Workers’ compensation insurers will look for any reason to stop making payments on your benefits. If you’ve returned to work and know that your benefits are coming to an end, this may not come as a surprise, but for many individuals, receiving a notice that the insurance company intends to cease injury payments can cause shock and stress. If you’ve been informed that your payments are about to come to an end and you believe this notice has been sent incorrectly or you’d like to contest the reason for discontinuance, we want to explain the next steps you should take in today’s blog.
Notice Of Intent To Discontinue
A workers’ compensation insurance provider can’t just stop making payments to a claimant out of the blue. Prior to ceasing payment, the insurance company is required to send notice to the employee that they feel justified in terminating their benefits. This letter is called a Notice of Intent to Discontinue, or more simply referred to as a NOID.
If you receive a NOID, the first thing you’ll want to do is read it over carefully. In the notice, the insurance company should clearly spell out why they feel justified in ceasing your benefits. Again, if this is expected, you should find the letter informative and likely no additional action will be needed, but the rest of this blog will focus on what you should do if you believe the insurance company has misjudged when your benefits should end. Read through the letter and work to understand why the insurance company is stopping payments.
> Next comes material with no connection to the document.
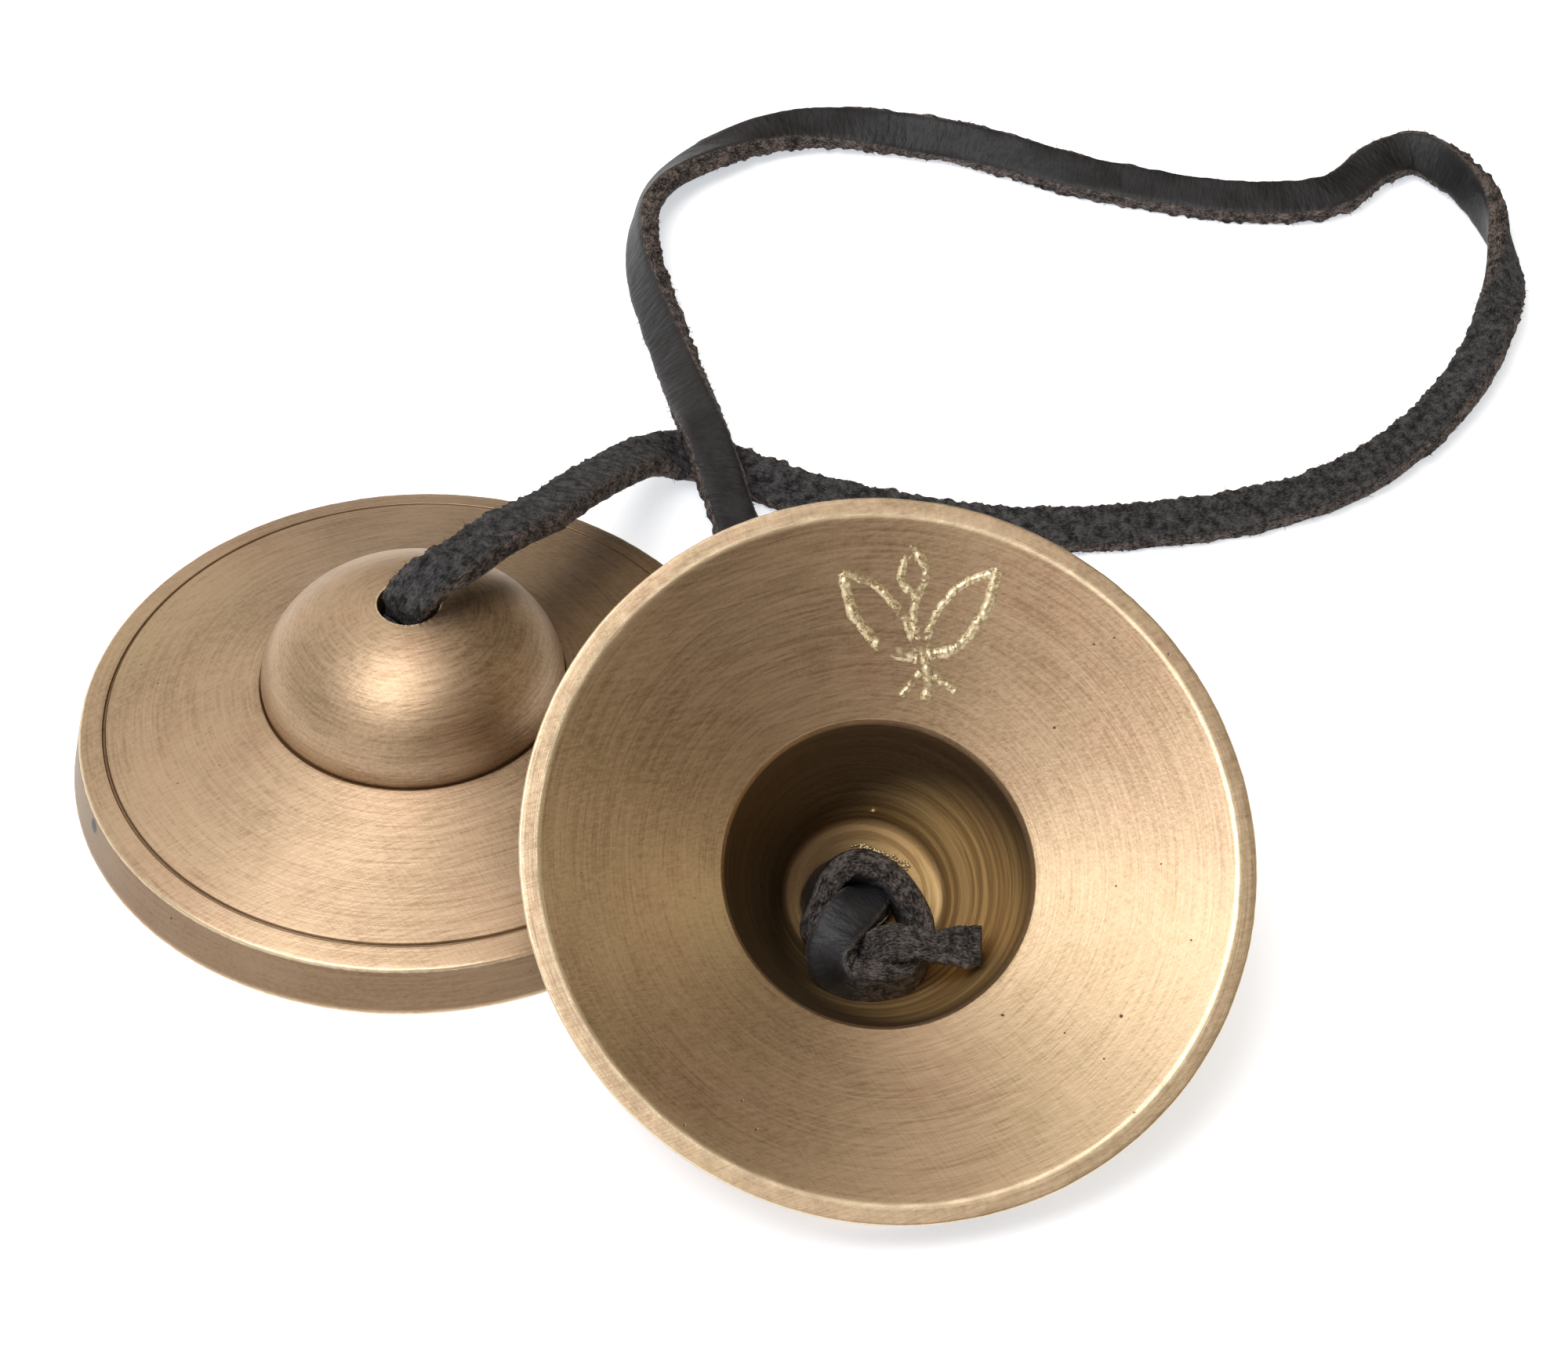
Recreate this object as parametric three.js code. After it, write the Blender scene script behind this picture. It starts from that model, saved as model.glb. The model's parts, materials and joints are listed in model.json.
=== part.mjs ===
// Hand cymbals: two small thick bronze cymbals joined by one leather lace with a knot at each end.
// Millimetres, +Z up, the floor at z = 0. The rear cymbal stands rim down; the front one lies on its
// dome with its bowl up, tilted so that its flange edge also meets the floor.
import * as THREE from "three";

// The casting: radii from its axis, heights from the plane of its rim.
const RIM_R = 35.0; // widest radius, at the foot of the outer band
const FLANGE_R = 33.95; // where the band meets the flange
const FLANGE_H = 5.3;
const DOME_R = 15.29; // the dome is half an ellipse
const DOME_H = 10.83;
const FOOT_H = 11.13; // height of the dome's foot
const GROOVE_R = 31.4; // turned groove in the flange
const HOLE_R = 3.1;
const HOLE_H = 21.73; // outer edge of the hole
const FLOOR_R = 7.83; // ring round the floor of the recess
const FLOOR_H = 19.17;
const MOUTH_R = 15.18; // where the recess opens into the bowl
const MOUTH_H = 8.19;
const BOWL_R = 33.1; // inner edge of the rim face
const SEGMENTS = 56;

// How the two cymbals stand.
const REAR = [-23.8, 13.8];
const FRONT_RIM = [24.04, -18.2, 21.74]; // middle of the front rim plane
const FRONT_TILT = 30; // degrees from level
const FRONT_FACING = 13.8; // degrees the low side is turned from -Y towards +X

// The lace, as a round cord of the leather's thickness.
const CORD_D = 2.6;
const END_GAP = 0.5; // from the cord's front end to the middle of the front hole
const STEM = 2.4; // depth below the rear hole's edge where the rear knot begins

// The middle line of the lace from the rear hole to the front hole.
const LACE = [
  [-23.8, 13.8, 19.8],
  [-23.7, 13.8, 22.0],
  [-21.7, 14.1, 24.6],
  [-18.8, 16.1, 25.4],
  [-15.3, 21.4, 24.2],
  [-11.2, 29.2, 20.2],
  [-7.5, 39.8, 14.5],
  [-0.4, 56.0, 4.4],
  [4.3, 57.4, 2.4],
  [17.3, 52.4, 1.7],
  [36.0, 48.6, 1.5],
  [59.9, 51.3, 1.6],
  [73.0, 56.5, 1.9],
  [82.2, 64.3, 2.2],
  [88.8, 73.5, 2.5],
  [93.6, 84.6, 2.5],
  [95.7, 94.5, 2.5],
  [94.9, 104.6, 2.5],
  [91.7, 111.6, 2.5],
  [87.1, 115.5, 2.5],
  [82.3, 113.2, 2.3],
  [76.8, 107.8, 1.9],
  [67.5, 106.3, 1.6],
  [49.1, 109.7, 1.6],
  [30.5, 116.1, 2.2],
  [11.8, 116.7, 2.4],
  [-0.8, 107.9, 2.3],
  [-3.9, 100.4, 2.5],
  [-4.0, 91.8, 2.5],
  [0.0, 75.1, 2.8],
  [2.5, 65.4, 4.0],
  [4.8, 55.6, 6.2],
  [7.0, 48.0, 5.0],
  [11.6, 32.0, 2.3],
  [18.0, 10.0, 1.5],
  [20.9, -3.4, 1.5],
  [21.3, -6.2, 1.9],
];

// An overhand knot as across, upslope and inward distances from the middle of its hole's outer edge.
// The stem rises through the ring of the knot, bends over its low side, runs once round as the ring,
// passes under itself and leaves over the ring as a short tail.
const KNOT = [
  [0.0, -0.3, 3.9],
  [-0.5, -1.2, 5.4],
  [-2.0, -2.2, 7.0],
  [-4.0, -4.0, 7.6],
  [-5.0, -6.3, 7.7],
  [-4.2, -8.5, 7.6],
  [-1.4, -9.4, 7.7],
  [1.6, -9.0, 7.2],
  [3.6, -7.0, 6.3],
  [4.3, -4.4, 5.6],
  [3.6, -1.4, 5.3],
  [1.9, 1.3, 5.3],
  [-0.8, 2.7, 5.3],
  [-3.4, 1.9, 5.0],
  [-4.9, -0.4, 4.5],
  [-4.9, -3.0, 4.2],
  [-3.2, -5.0, 4.6],
  [-1.2, -6.1, 6.4],
  [1.2, -6.3, 8.9],
  [4.0, -7.2, 9.8],
  [6.6, -7.6, 10.2],
  [9.0, -8.1, 10.7],
];

const vec = ([x, y, z]) => new THREE.Vector3(x, y, z);

// Half section of the casting as (radius, height), closed on itself: down the outside, back inside.
function profile() {
  const flange = (r) => FOOT_H - ((FOOT_H - FLANGE_H) * (r - DOME_R)) / (FLANGE_R - DOME_R);
  const dome = [17, 26, 36, 46, 56, 66, 76, 85].map((angle) => {
    const a = THREE.MathUtils.degToRad(angle);
    return [DOME_R * Math.sin(a), FOOT_H + DOME_H * Math.cos(a)];
  });
  const points = [
    [HOLE_R, HOLE_H - 0.25],
    [HOLE_R + 0.2, HOLE_H - 0.02],
    ...dome,
    [DOME_R - 0.1, FOOT_H - 0.35], // small V where the dome meets the flange
    [DOME_R + 0.16, flange(DOME_R + 0.16)],
    [24, flange(24) - 0.1],
    [GROOVE_R - 0.28, flange(GROOVE_R - 0.28)],
    [GROOVE_R, flange(GROOVE_R) - 0.3],
    [GROOVE_R + 0.28, flange(GROOVE_R + 0.28)],
    [FLANGE_R - 0.1, FLANGE_H + 0.1],
    [FLANGE_R + 0.12, FLANGE_H - 0.18],
    [RIM_R, 0.35],
    [RIM_R - 0.3, 0],
    [BOWL_R, 0],
    [BOWL_R - 0.3, 0.22],
    [MOUTH_R + 0.15, MOUTH_H],
    [MOUTH_R - 0.12, MOUTH_H + 0.25],
    [11.9, 13.75],
    [FLOOR_R, FLOOR_H],
    [HOLE_R + 0.15, FLOOR_H + 0.35],
    [HOLE_R, FLOOR_H + 0.45],
  ];
  return [...points, points[0]].map(([r, h]) => new THREE.Vector2(r, h));
}

// One cymbal with its rim in the plane z = 0 and its dome up.
function casting() {
  return new THREE.LatheGeometry(profile().reverse(), SEGMENTS).rotateX(Math.PI / 2);
}

// A round cord along a smooth line through the points, with flat ends.
function cord(points, steps) {
  const line = new THREE.CatmullRomCurve3(points, false, "centripetal");
  const ring = new THREE.Shape();
  for (let i = 0; i < 8; i++) {
    const a = (i * Math.PI) / 4;
    const [x, y] = [(CORD_D / 2) * Math.cos(a), (CORD_D / 2) * Math.sin(a)];
    i ? ring.lineTo(x, y) : ring.moveTo(x, y);
  }
  return new THREE.ExtrudeGeometry(ring, { steps, extrudePath: line, bevelEnabled: false });
}

// The front cymbal's directions: across its bowl, up its slope, and out of its mouth.
function frontAxes() {
  const tilt = THREE.MathUtils.degToRad(FRONT_TILT);
  const facing = THREE.MathUtils.degToRad(FRONT_FACING);
  const across = new THREE.Vector3(Math.cos(facing), Math.sin(facing), 0);
  const out = new THREE.Vector3(
    Math.sin(tilt) * Math.sin(facing),
    -Math.sin(tilt) * Math.cos(facing),
    Math.cos(tilt),
  );
  return { across, upslope: out.clone().cross(across), out };
}

const front = frontAxes();
const frontHole = vec(FRONT_RIM).addScaledVector(front.out, -HOLE_H);
const rearHole = new THREE.Vector3(REAR[0], REAR[1], HOLE_H);

// The front cymbal is the casting turned over, so its dome points out of the back of its bowl.
function frontCasting() {
  const turn = new THREE.Matrix4().makeBasis(
    front.across,
    front.upslope.clone().negate(),
    front.out.clone().negate(),
  );
  return casting().applyMatrix4(turn.setPosition(vec(FRONT_RIM)));
}

// The lace runs from inside the rear hole to just short of the middle of the front hole.
function lace() {
  const end = frontHole.clone().addScaledVector(front.out, -END_GAP);
  return cord([...LACE.map(vec), end], 88);
}

// A knot in the recess behind a hole, on the axes across, upslope and inward.
function knot(hole, across, upslope, inward, start) {
  const place = new THREE.Matrix4().makeBasis(across, upslope, inward).setPosition(hole);
  const points = [[0, 0, start], ...KNOT];
  return cord(points.map((p) => vec(p).applyMatrix4(place)), 50);
}

const frontKnot = () => knot(frontHole, front.across, front.upslope, front.out, END_GAP);

function rearKnot() {
  const axes = [new THREE.Vector3(0.6, 0.8, 0), new THREE.Vector3(0.8, -0.6, 0)];
  return knot(rearHole, ...axes, new THREE.Vector3(0, 0, -1), STEM);
}

const bronze = (colour, roughness) =>
  new THREE.MeshStandardMaterial({ color: colour, roughness, metalness: 1 });
const leather = (colour, roughness) =>
  new THREE.MeshStandardMaterial({ color: colour, roughness, metalness: 0 });

const group = new THREE.Group();
function add(name, geometry, material) {
  const mesh = new THREE.Mesh(geometry, material);
  mesh.name = name;
  group.add(mesh);
}

add("rear_cymbal", casting().translate(REAR[0], REAR[1], 0), bronze(0xa98a5c, 0.38));
add("front_cymbal", frontCasting(), bronze(0xb08f5e, 0.36));
add("lace", lace(), leather(0x17171a, 0.6));
add("rear_knot", rearKnot(), leather(0x1a191b, 0.62));
add("front_knot", frontKnot(), leather(0x19191c, 0.58));

export default group;
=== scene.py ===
"""Hand cymbals: two thick bronze cymbals joined by one flat leather lace knotted inside each dome."""

import json
import bpy
import numpy as np
from mathutils import Matrix, Vector


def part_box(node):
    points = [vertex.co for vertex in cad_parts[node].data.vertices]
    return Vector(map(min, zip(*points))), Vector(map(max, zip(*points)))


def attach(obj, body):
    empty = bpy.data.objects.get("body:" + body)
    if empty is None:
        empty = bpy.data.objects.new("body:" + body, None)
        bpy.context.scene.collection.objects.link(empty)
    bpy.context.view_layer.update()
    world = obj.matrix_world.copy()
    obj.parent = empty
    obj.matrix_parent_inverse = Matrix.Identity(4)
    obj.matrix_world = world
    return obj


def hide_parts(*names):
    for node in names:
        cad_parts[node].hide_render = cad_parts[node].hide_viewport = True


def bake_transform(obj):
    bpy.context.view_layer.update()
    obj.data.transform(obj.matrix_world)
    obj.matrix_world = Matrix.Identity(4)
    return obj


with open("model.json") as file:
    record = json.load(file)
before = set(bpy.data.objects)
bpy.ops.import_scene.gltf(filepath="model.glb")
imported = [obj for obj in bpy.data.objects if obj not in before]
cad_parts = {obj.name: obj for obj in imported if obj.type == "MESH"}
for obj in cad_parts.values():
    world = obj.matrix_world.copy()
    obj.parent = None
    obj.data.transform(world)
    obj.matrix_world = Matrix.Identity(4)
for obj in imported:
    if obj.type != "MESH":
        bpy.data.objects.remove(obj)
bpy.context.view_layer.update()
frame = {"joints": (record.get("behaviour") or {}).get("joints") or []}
joints = {joint["name"]: joint for joint in frame["joints"]}


# ---- The studio -------------------------------------------------------------------------------
# A white card under a softbox that hangs over the left front corner, with a weak warm fill at the
# right, as small metal things are lit to show broad highlights and a faint shadow round their feet.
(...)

Perhaps they are misinformed about your condition, there’s a difference of opinion in your doctor’s recommendations, or they believe that you are not following through on care requirements on your end. Knowing why benefits are stopping is the first step in contesting the NOID.
Next, you’ll want to get in contact with your lawyer. If you don’t have a lawyer, you’re going to want to find one ASAP. They regularly handle NOID appeals, and the process can be difficult if you’re inexperienced and up against professionals on the other side who do this for a living. You’ll also want to act quickly, as you may only have 10-14 days to file an appeal before the NOID is considered valid.
Your lawyer will read over the letter and talk with you to better understand why you believe the NOID is invalid. If they believe you have a valid argument, they’ll file an appeal and request a conference to contest the denial. This conference is known as a 239 conference. Your lawyer will brief you about the conference, and in most instances they’ll recommend that you stay home and continue focusing on your health while they go to battle for you at the 239 conference. Lawyers can typically make more convincing arguments based on testimony from the claimant and evidence like imaging tests and examination results, so your presence is not usually needed, but your lawyer will provide you with individualized advice. After both sides have made their case (arguments only), a judge will rule as to whether the NOID is valid or invalid within five business days.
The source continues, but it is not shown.